RedBERT - a Reddit post classifier

This model based on distilbert is finetuned to predict the subreddit of a Reddit post.

Usage

Preparations

The model uses the transformers library, so make sure to install it.

pip install transformers[torch]

After the installation, the model can be loaded from Hugging Face.
The model will be sored localy so if you run this lines multiple times the model will be loaded from cache.

from transformers import pipeline
pipe = pipeline("text-classification", model="traberph/RedBERT")

Basic

For a simple classification task just call the pipeline with the text of your choice

text = "I (33f) need to explain to my coworker (30m) I don't want his company on the commute back home"
pipe(text)

output:
[{'label': 'relationships', 'score': 0.9622366428375244}]

Multiclass with visualization

Everyone likes visualizations! Therefore this is an example to output the 5 most probable labels and visualize the result.
Make sure that all requirements are satisfied.

pip install pandas seaborn
import pandas as pd
import seaborn as sns

# if the model is already loaded this can be skipped
from transformers import pipeline
pipe = pipeline("text-classification", model="traberph/RedBERT")

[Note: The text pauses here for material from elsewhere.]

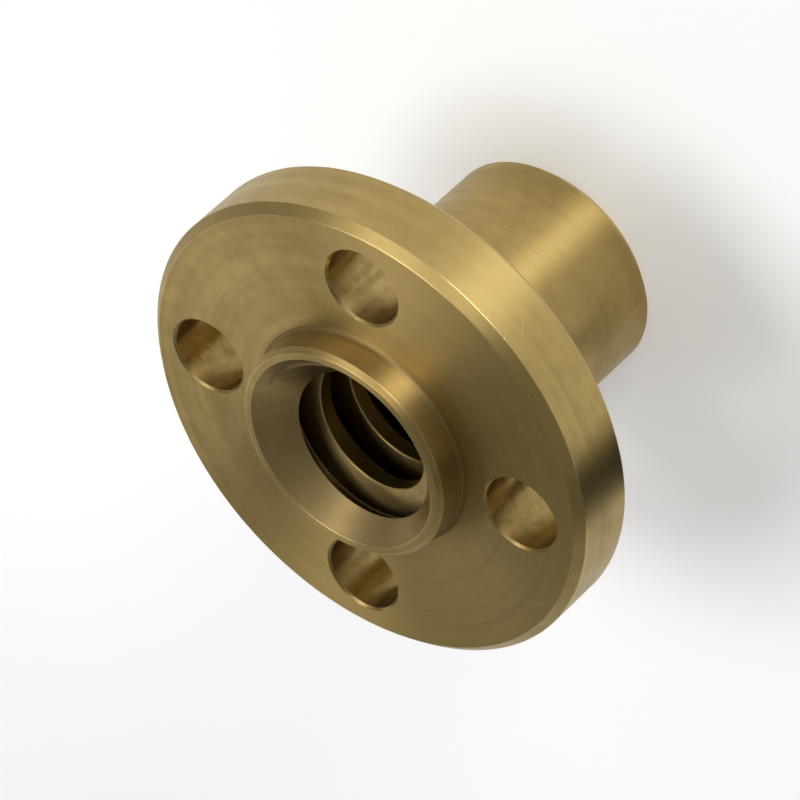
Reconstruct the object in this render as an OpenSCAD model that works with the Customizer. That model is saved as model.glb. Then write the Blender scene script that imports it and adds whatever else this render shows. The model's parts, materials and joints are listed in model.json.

text = "Today I spilled coffee over my pc. It started to smoke and the screen turned black. I guess I have a problem now."

# predict the 5 most probable labels
res = pipe(text, top_k=5)

# create a pandas dataframe from the result
df = pd.DataFrame(res)

# use seaborn to create a barplot
sns.barplot(df, x='score', y='label', color='steelblue')

output:

Training

The training of the final version of this model took 130h on a single Tesla P100 GPU.
90% of the webis/tldr-17 where used for this version.

Bias and Limitations

The webis/tldr-17 dataset used to train this model contains 3 848 330 posts from 29 651 subreddits.
Those posts however are not equally distributed over the subreddits. 589 947 posts belong to the subreddit AskReddit, which is 15% of the whole dataset. Other subreddits are underrepresented.

top subreddits distribution
distribution distribution

This bias in the subreddit distribution is also represented in the model and can be observed during inference.

class labels for "Biden says US is at tipping point on gun control: We will ban assault weapons in this country", from r/politics
classification